[What you have to do]: Give all of the lines again, with nothing added or dropped.
**** Information shown
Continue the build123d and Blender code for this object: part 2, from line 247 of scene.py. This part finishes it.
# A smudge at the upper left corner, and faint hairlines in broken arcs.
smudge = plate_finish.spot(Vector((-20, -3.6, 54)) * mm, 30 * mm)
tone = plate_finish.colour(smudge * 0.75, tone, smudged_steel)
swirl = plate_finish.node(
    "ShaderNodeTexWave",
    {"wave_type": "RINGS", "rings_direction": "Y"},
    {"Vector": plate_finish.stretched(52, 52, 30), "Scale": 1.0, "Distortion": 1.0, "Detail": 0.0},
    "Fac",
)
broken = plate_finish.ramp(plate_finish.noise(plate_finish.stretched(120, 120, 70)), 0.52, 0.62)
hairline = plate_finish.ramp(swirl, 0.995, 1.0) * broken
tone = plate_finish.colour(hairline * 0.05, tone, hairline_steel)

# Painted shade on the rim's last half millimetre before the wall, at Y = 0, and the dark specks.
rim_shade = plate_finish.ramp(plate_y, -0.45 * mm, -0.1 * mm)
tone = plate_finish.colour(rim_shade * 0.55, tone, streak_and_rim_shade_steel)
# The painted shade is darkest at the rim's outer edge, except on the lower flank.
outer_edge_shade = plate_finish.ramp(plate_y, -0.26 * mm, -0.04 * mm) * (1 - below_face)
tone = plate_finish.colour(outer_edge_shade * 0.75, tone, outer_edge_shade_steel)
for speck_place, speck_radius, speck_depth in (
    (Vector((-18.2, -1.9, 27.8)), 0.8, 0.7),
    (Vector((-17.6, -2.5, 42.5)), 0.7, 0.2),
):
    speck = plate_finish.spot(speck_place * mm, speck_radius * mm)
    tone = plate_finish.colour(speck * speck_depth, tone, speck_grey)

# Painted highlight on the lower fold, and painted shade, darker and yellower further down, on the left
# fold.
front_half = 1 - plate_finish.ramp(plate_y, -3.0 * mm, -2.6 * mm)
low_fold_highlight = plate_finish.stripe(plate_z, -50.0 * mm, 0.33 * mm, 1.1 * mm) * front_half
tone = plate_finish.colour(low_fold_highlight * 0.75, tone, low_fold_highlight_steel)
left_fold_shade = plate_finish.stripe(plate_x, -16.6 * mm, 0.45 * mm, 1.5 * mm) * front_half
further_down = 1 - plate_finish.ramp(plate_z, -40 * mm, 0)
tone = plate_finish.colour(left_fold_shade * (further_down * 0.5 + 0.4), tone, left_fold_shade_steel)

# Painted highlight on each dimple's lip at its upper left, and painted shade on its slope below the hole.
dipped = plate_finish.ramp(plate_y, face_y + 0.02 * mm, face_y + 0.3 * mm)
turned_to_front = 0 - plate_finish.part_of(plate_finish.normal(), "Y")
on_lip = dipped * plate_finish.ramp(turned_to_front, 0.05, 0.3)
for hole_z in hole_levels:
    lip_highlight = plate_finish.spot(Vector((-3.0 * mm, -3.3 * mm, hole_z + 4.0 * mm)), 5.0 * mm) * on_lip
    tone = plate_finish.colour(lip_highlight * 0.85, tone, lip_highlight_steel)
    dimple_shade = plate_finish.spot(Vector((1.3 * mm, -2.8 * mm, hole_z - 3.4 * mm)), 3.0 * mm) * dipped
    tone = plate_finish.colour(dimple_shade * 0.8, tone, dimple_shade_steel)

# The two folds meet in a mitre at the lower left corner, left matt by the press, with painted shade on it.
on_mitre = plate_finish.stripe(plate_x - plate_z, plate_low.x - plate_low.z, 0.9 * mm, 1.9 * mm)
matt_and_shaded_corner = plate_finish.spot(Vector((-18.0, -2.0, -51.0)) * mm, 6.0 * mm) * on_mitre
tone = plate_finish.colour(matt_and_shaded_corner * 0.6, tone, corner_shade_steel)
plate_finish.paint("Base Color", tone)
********
[Solution]:
Continue the build123d and Blender code for this object: part 2, from line 247 of scene.py. This part finishes it.
# A smudge at the upper left corner, and faint hairlines in broken arcs.
smudge = plate_finish.spot(Vector((-20, -3.6, 54)) * mm, 30 * mm)
tone = plate_finish.colour(smudge * 0.75, tone, smudged_steel)
swirl = plate_finish.node(
    "ShaderNodeTexWave",
    {"wave_type": "RINGS", "rings_direction": "Y"},
    {"Vector": plate_finish.stretched(52, 52, 30), "Scale": 1.0, "Distortion": 1.0, "Detail": 0.0},
    "Fac",
)
broken = plate_finish.ramp(plate_finish.noise(plate_finish.stretched(120, 120, 70)), 0.52, 0.62)
hairline = plate_finish.ramp(swirl, 0.995, 1.0) * broken
tone = plate_finish.colour(hairline * 0.05, tone, hairline_steel)

# Painted shade on the rim's last half millimetre before the wall, at Y = 0, and the dark specks.
rim_shade = plate_finish.ramp(plate_y, -0.45 * mm, -0.1 * mm)
tone = plate_finish.colour(rim_shade * 0.55, tone, streak_and_rim_shade_steel)
# The painted shade is darkest at the rim's outer edge, except on the lower flank.
outer_edge_shade = plate_finish.ramp(plate_y, -0.26 * mm, -0.04 * mm) * (1 - below_face)
tone = plate_finish.colour(outer_edge_shade * 0.75, tone, outer_edge_shade_steel)
for speck_place, speck_radius, speck_depth in (
    (Vector((-18.2, -1.9, 27.8)), 0.8, 0.7),
    (Vector((-17.6, -2.5, 42.5)), 0.7, 0.2),
):
    speck = plate_finish.spot(speck_place * mm, speck_radius * mm)
    tone = plate_finish.colour(speck * speck_depth, tone, speck_grey)

# Painted highlight on the lower fold, and painted shade, darker and yellower further down, on the left
# fold.
front_half = 1 - plate_finish.ramp(plate_y, -3.0 * mm, -2.6 * mm)
low_fold_highlight = plate_finish.stripe(plate_z, -50.0 * mm, 0.33 * mm, 1.1 * mm) * front_half
tone = plate_finish.colour(low_fold_highlight * 0.75, tone, low_fold_highlight_steel)
left_fold_shade = plate_finish.stripe(plate_x, -16.6 * mm, 0.45 * mm, 1.5 * mm) * front_half
further_down = 1 - plate_finish.ramp(plate_z, -40 * mm, 0)
tone = plate_finish.colour(left_fold_shade * (further_down * 0.5 + 0.4), tone, left_fold_shade_steel)

# Painted highlight on each dimple's lip at its upper left, and painted shade on its slope below the hole.
dipped = plate_finish.ramp(plate_y, face_y + 0.02 * mm, face_y + 0.3 * mm)
turned_to_front = 0 - plate_finish.part_of(plate_finish.normal(), "Y")
on_lip = dipped * plate_finish.ramp(turned_to_front, 0.05, 0.3)
for hole_z in hole_levels:
    lip_highlight = plate_finish.spot(Vector((-3.0 * mm, -3.3 * mm, hole_z + 4.0 * mm)), 5.0 * mm) * on_lip
    tone = plate_finish.colour(lip_highlight * 0.85, tone, lip_highlight_steel)
    dimple_shade = plate_finish.spot(Vector((1.3 * mm, -2.8 * mm, hole_z - 3.4 * mm)), 3.0 * mm) * dipped
    tone = plate_finish.colour(dimple_shade * 0.8, tone, dimple_shade_steel)

# The two folds meet in a mitre at the lower left corner, left matt by the press, with painted shade on it.
on_mitre = plate_finish.stripe(plate_x - plate_z, plate_low.x - plate_low.z, 0.9 * mm, 1.9 * mm)
matt_and_shaded_corner = plate_finish.spot(Vector((-18.0, -2.0, -51.0)) * mm, 6.0 * mm) * on_mitre
tone = plate_finish.colour(matt_and_shaded_corner * 0.6, tone, corner_shade_steel)
plate_finish.paint("Base Color", tone)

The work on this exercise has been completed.